The new Leadership in Nigeria should take this national threat more seriously and devise a better socio-political strategy to quell it without relying on force. Force as a tool in such turn of events, oftentimes works in favour of the “hegemonized”. I feel deeply disappointed when some “illuminated” Nigerian brothers and sisters make careless submissions on this issue, telling Igbos to “do their worst” or “go to hell”. Our intellectually vast Yoruba elite may need to investigate and revisit the alleged growing trend of Igbofobia before it becomes late for all.

When a fellow as aloft in the society as the Oba of Lagos threatens (jokingly or not) to cast Igbos into the Lagos waters, there seems to be something fundamentally fallacious in our perception of “oneness” as a nation. Many Igbos who highly appraise their individual or collective huge contributions to the economy of Lagos State have not departed from their outrage generated by the Oba’s words. The fellows I interviewed regard this as one of the loudest manifestations of Igbofobia in recent times and just one bright stroke of paint on the ugly portrait.

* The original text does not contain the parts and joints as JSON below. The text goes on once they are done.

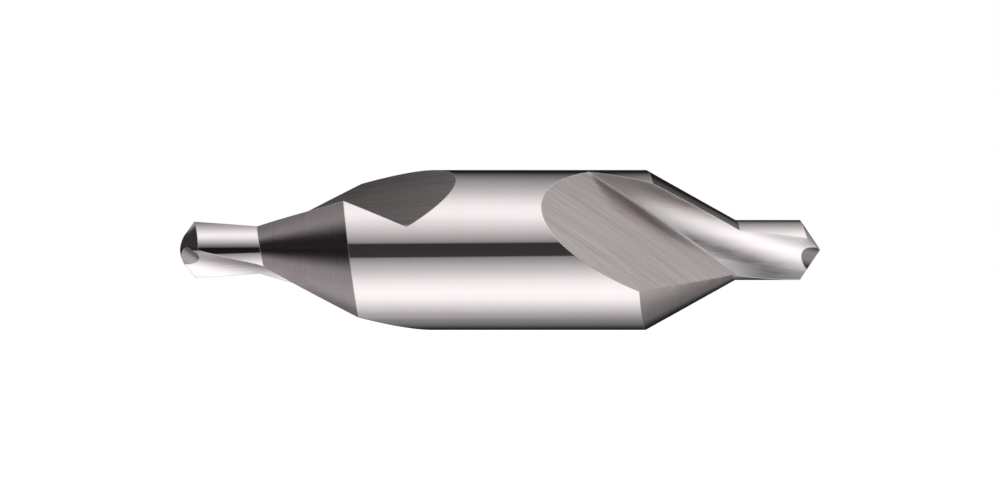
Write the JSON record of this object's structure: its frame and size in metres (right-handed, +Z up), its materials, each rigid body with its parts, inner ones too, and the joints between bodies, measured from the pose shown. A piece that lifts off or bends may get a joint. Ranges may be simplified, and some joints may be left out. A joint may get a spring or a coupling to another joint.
{
  "type": "centre drill",
  "caption": "Double-ended centre drill: round ground shank with a fluted pilot and 60 degree countersink at each end, for right-hand rotation.",
  "frame": {"origin": "on the tool's axis at mid-length", "axes": "+X along the axis towards one tip, +Z up as in the picture, -Y towards the camera"},
  "size_m": [0.08, 0.02, 0.02],
  "materials": {
    "ground_steel": "bright ground high-speed steel, with fine grinding lines in the flutes"
  },
  "bodies": {
    "root": {"centre_drill": "ground_steel"}
  },
  "joints": []
}
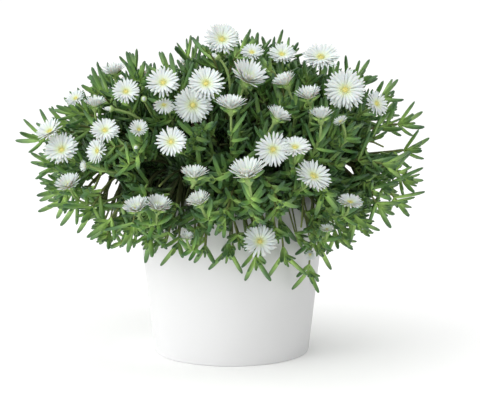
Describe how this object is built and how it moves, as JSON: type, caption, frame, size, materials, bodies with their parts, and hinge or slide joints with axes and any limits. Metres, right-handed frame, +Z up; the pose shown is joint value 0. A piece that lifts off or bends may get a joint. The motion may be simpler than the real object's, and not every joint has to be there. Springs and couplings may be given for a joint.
{
  "type": "potted ice plant",
  "caption": "Bushy flowering ice plant with fleshy finger leaves and white daisy-like blooms, in a plain white tapered pot.",
  "frame": {"origin": "middle of the pot's flat underside", "axes": "+Z up along the pot; the front that the picture shows faces -Y and its right side is +X"},
  "size_m": [0.32, 0.3092, 0.259],
  "materials": {
    "pot": "matt white glaze",
    "soil": "crumbly, damp",
    "foliage": "fleshy, soft sheen",
    "petals": "silky white"
  },
  "bodies": {
    "root": {"bloom_01": "petals", "bloom_02": "petals", "bloom_03": "petals", "bloom_04": "petals", "bloom_05": "petals", "bloom_06": "petals", "bloom_07": "petals", "bloom_08": "petals", "bloom_09": "petals", "bloom_10": "petals", "bloom_11": "petals", "bloom_12": "petals", "bloom_13": "petals", "bloom_14": "petals", "bloom_15": "petals", "bloom_16": "petals", "bloom_17": "petals", "bloom_18": "petals", "bloom_19": "petals", "bloom_20": "petals", "bloom_21": "petals", "bloom_22": "petals", "bloom_23": "petals", "bloom_24": "petals", "bloom_25": "petals", "bloom_26": "petals", "bloom_27": "petals", "bloom_28": "petals", "bloom_29": "petals", "bloom_30": "petals", "bloom_31": "petals", "bloom_32": "petals", "bloom_33": "petals", "bloom_34": "petals", "bloom_35": "petals", "bloom_36": "petals", "bloom_37": "petals", "bloom_38": "petals", "bloom_39": "petals", "bloom_40": "petals", "bloom_41": "petals", "bloom_42": "petals", "bloom_43": "petals", "bloom_44": "petals", "bloom_45": "petals", "bloom_46": "petals", "bloom_47": "petals", "bloom_48": "petals", "leafy_stem_01": "foliage", "leafy_stem_02": "foliage", "leafy_stem_03": "foliage", "leafy_stem_04": "foliage", "leafy_stem_05": "foliage", "leafy_stem_06": "foliage", "leafy_stem_07": "foliage", "leafy_stem_08": "foliage", "leafy_stem_09": "foliage", "leafy_stem_middle": "foliage", "pot": "pot", "soil": "soil"}
  },
  "joints": []
}
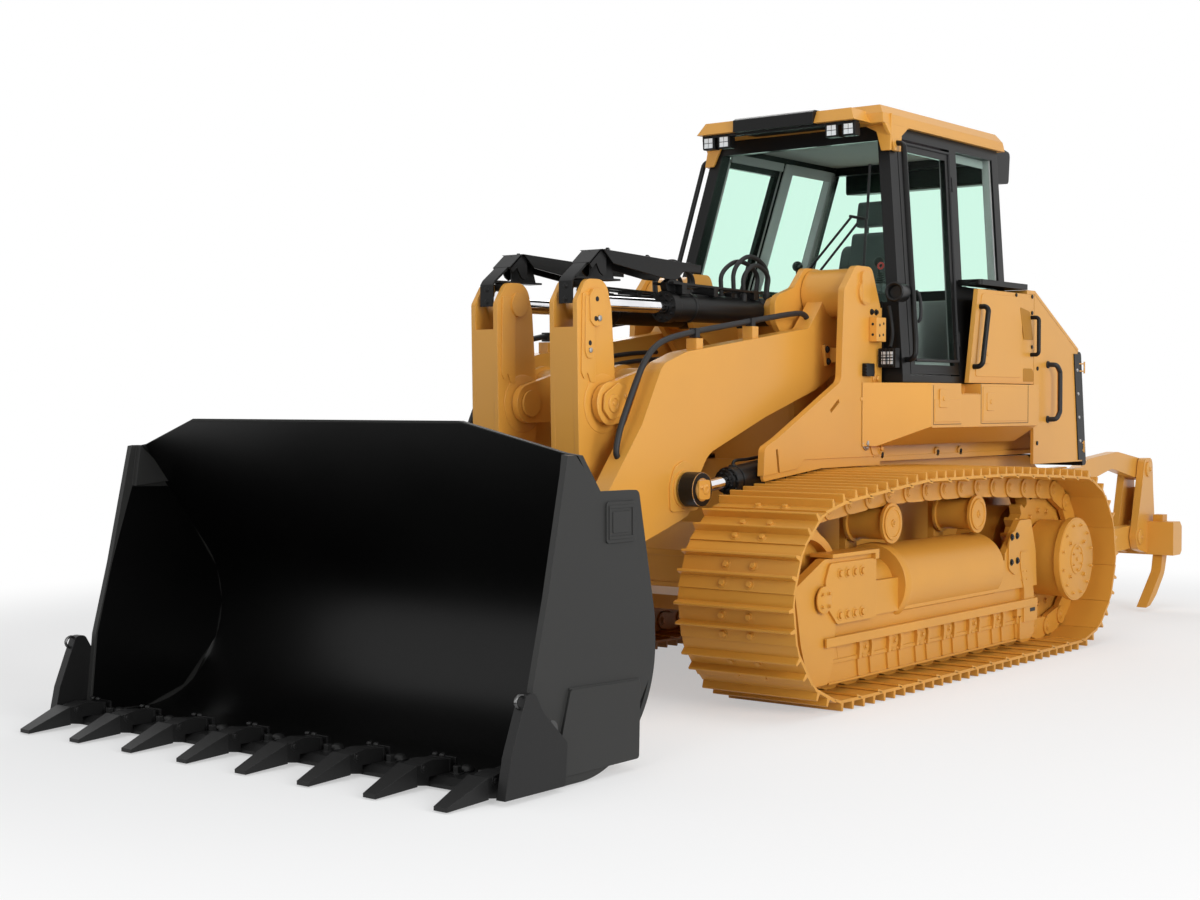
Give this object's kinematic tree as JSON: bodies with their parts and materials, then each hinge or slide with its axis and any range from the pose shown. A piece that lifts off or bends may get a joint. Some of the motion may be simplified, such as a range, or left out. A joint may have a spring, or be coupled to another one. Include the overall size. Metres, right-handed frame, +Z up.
{
  "type": "track loader",
  "caption": "Crawler track loader with a toothed bucket on Z-bar lift arms, a closed cab, hinged service doors and a parallel ripper.",
  "frame": {"origin": "bottom centre of the machine's bounding box with the bucket flat on the ground", "axes": "+X forward towards the bucket, +Y to the machine's left, +Z up"},
  "size_m": [8.46, 2.892, 3.315],
  "materials": {
    "yellow_paint": "satin",
    "black_paint": "satin",
    "bucket_dark": "satin",
    "cast_yellow": "matte",
    "pin_steel": "satin",
    "chrome_rod": "polished",
    "tinted_glass": "gloss",
    "engine_cast": "matte",
    "dark_plastic": "matte",
    "seat_fabric": "matte"
  },
  "bodies": {
    "chassis": {"track_left": "cast_yellow", "track_right": "cast_yellow", "sprockets": "cast_yellow", "final_drives": "cast_yellow", "front_idlers": "cast_yellow", "track_rollers": "cast_yellow", "carrier_rollers": "cast_yellow", "track_frame_left": "yellow_paint", "track_frame_right": "yellow_paint", "roller_guards": "yellow_paint", "main_frame": "yellow_paint", "equalizer_bar": "yellow_paint", "loader_tower_left": "yellow_paint", "loader_tower_right": "yellow_paint", "tower_crossbeam": "yellow_paint", "side_consoles": "yellow_paint", "engine_block": "engine_cast", "hood_top": "yellow_paint", "side_panels": "yellow_paint", "rear_grille": "black_paint", "cab_shell": "black_paint", "cab_roof": "yellow_paint", "cab_glass": "tinted_glass", "operator_seat": "seat_fabric", "operator_controls": "dark_plastic", "roof_rear_box": "black_paint", "grab_rails": "black_paint", "side_ledges": "black_paint", "ripper_frame": "yellow_paint"},
    "engine_door_left": {"engine_door_left": "yellow_paint"},
    "engine_door_right": {"engine_door_right": "yellow_paint"},
    "cab_door_left": {"cab_door_left": "black_paint", "door_glass_left": "tinted_glass"},
    "cab_door_right": {"cab_door_right": "black_paint", "door_glass_right": "tinted_glass"},
    "lift_arms": {"lift_arm_left": "yellow_paint", "lift_arm_right": "yellow_paint", "arm_cross_tube": "yellow_paint", "lever_pins": "yellow_paint"},
    "bucket": {"bucket_shell": "bucket_dark", "cutting_edge": "bucket_dark", "bucket_teeth": "bucket_dark", "corner_guards": "bucket_dark", "bucket_hinge_pins": "yellow_paint", "link_pins": "yellow_paint"},
    "tilt_levers": {"tilt_levers": "yellow_paint"},
    "bucket_links": {"bucket_links": "yellow_paint"},
    "lift_barrels": {"lift_barrels": "black_paint"},
    "lift_rods": {"lift_rods": "chrome_rod"},
    "tilt_barrels": {"tilt_barrels": "black_paint", "barrel_guards": "black_paint"},
    "tilt_pistons": {"tilt_pistons": "pin_steel"},
    "tilt_rods": {"tilt_rods": "chrome_rod", "rod_guards": "black_paint"},
    "ripper_lower_link": {"ripper_lower_link": "yellow_paint"},
    "ripper_upper_links": {"ripper_upper_links": "yellow_paint"},
    "ripper_beam": {"ripper_beam": "yellow_paint", "ripper_shanks": "cast_yellow"},
    "ripper_barrels": {"ripper_barrels": "black_paint"},
    "ripper_rods": {"ripper_rods": "chrome_rod"}
  },
  "joints": [
    {"name": "lift", "type": "hinge", "parent": "chassis", "child": "lift_arms", "pos_m": [0.08, 0, 2.17], "axis": [0, -1, 0], "range_deg": [0, 76]},
    {"name": "bucket_tilt", "type": "hinge", "parent": "lift_arms", "child": "bucket", "pos_m": [2.58, 0, 0.37], "axis": [0, -1, 0], "range_deg": [-121, 40]},
    {"name": "tilt_lever", "type": "hinge", "parent": "lift_arms", "child": "tilt_levers", "pos_m": [2, 0, 1.534], "axis": [0, -1, 0], "range_deg": [-6.84, 18.67]},
    {"name": "bucket_link", "type": "hinge", "parent": "bucket", "child": "bucket_links", "pos_m": [2.695, 0, 0.58], "axis": [0, -1, 0], "range_deg": [-28.4, 83.89]},
    {"name": "lift_barrel", "type": "hinge", "parent": "chassis", "child": "lift_barrels", "pos_m": [0.08, 0, 1.265], "axis": [0, -1, 0], "range_deg": [0, 63.7]},
    {"name": "lift_rod", "type": "slide", "parent": "lift_barrels", "child": "lift_rods", "axis": [0.9937, 0, -0.1119], "range_m": [0, 1.0224]},
    {"name": "tilt_barrel", "type": "hinge", "parent": "chassis", "child": "tilt_barrels", "pos_m": [0.38, 0, 2.06], "axis": [0, -1, 0], "range_deg": [0, 83.08]},
    {"name": "tilt_piston", "type": "slide", "parent": "tilt_barrels", "child": "tilt_pistons", "axis": [1, 0, -0.009], "range_m": [0, 0.3482]},
    {"name": "tilt_rod", "type": "slide", "parent": "tilt_pistons", "child": "tilt_rods", "axis": [1, 0, -0.009], "range_m": [-0.1549, 0.0546]},
    {"name": "ripper_lift", "type": "hinge", "parent": "chassis", "child": "ripper_lower_link", "pos_m": [-2.77, 0, 0.5], "axis": [0, 1, 0], "range_deg": [-16, 20]},
    {"name": "ripper_beam_level", "type": "hinge", "parent": "ripper_lower_link", "child": "ripper_beam", "pos_m": [-3.92, 0, 0.54], "axis": [0, 1, 0], "range_deg": [-21, 17]},
    {"name": "ripper_upper", "type": "hinge", "parent": "chassis", "child": "ripper_upper_links", "pos_m": [-2.92, 0, 1], "axis": [0, 1, 0], "range_deg": [-17, 21]},
    {"name": "ripper_barrel", "type": "hinge", "parent": "ripper_beam", "child": "ripper_barrels", "pos_m": [-3.95, 0, 0.64], "axis": [0, 1, 0], "range_deg": [-17.38, 21.48]},
    {"name": "ripper_rod", "type": "slide", "parent": "ripper_barrels", "child": "ripper_rods", "axis": [0.9799, 0, 0.1996], "range_m": [-0.0968, 0.0784]},
    {"name": "cab_door_left", "type": "hinge", "parent": "chassis", "child": "cab_door_left", "pos_m": [-0.868, 0.888, 1.7], "axis": [-0.218, -0.1667, 0.9616], "range_deg": [0, 80]},
    {"name": "cab_door_right", "type": "hinge", "parent": "chassis", "child": "cab_door_right", "pos_m": [-0.868, -0.888, 1.7], "axis": [0.218, -0.1667, -0.9616], "range_deg": [0, 80]},
    {"name": "engine_door_left", "type": "hinge", "parent": "chassis", "child": "engine_door_left", "pos_m": [-2.615, 0.936, 1.5], "axis": [0, 0, 1], "range_deg": [0, 90]},
    {"name": "engine_door_right", "type": "hinge", "parent": "chassis", "child": "engine_door_right", "pos_m": [-2.615, -0.936, 1.5], "axis": [0, 0, -1], "range_deg": [0, 90]}
  ],
  "couplings": [
    {"joint": "tilt_lever", "follows": "bucket_tilt", "ratio": -0.146},
    {"joint": "bucket_link", "follows": "bucket_tilt", "ratio": -0.685},
    {"joint": "lift_barrel", "follows": "lift", "ratio": 0.825},
    {"joint": "lift_rod", "follows": "lift", "m_per_rad": 0.767},
    {"joint": "tilt_barrel", "follows": "lift", "ratio": 1.08},
    {"joint": "tilt_piston", "follows": "lift", "m_per_rad": 0.2587},
    {"joint": "tilt_rod", "follows": "bucket_tilt", "m_per_rad": 0.071},
    {"joint": "ripper_beam_level", "follows": "ripper_lift", "ratio": -1},
    {"joint": "ripper_upper", "follows": "ripper_lift", "ratio": 1},
    {"joint": "ripper_barrel", "follows": "ripper_lift", "ratio": 1.024},
    {"joint": "ripper_rod", "follows": "ripper_lift", "m_per_rad": -0.263}
  ]
}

Our polity has lately become very tribe-oriented and this is only an extra gallon of fuel into the burning tensions. Nigeria is of age to see her political parties ruled and driven by ideology and not by the present blind tribal inclination. The 2015 elections clearly demonstrated the obvious. Our political elite and the present leadership must not be too naive to see this trend as sustainable in “one nation”. History has never been kind to any leadership or elite that saw segregation soar under their watch. 

Nigeria must not only learn from her mistakes but rather learn from mistakes already made by other nations presently suffering destructive division of territories like Ukraine, Moldova, Bosnia, etc.
Nigerians of same tribe and language will naturally be more amiable to each other but a hate-attitude against fellow Nigerians of other tribes will ultimately lead to a doomsday. Let’s all search our minds, see where we have individually got it wrong both in action and reaction. This debate is ripe for all!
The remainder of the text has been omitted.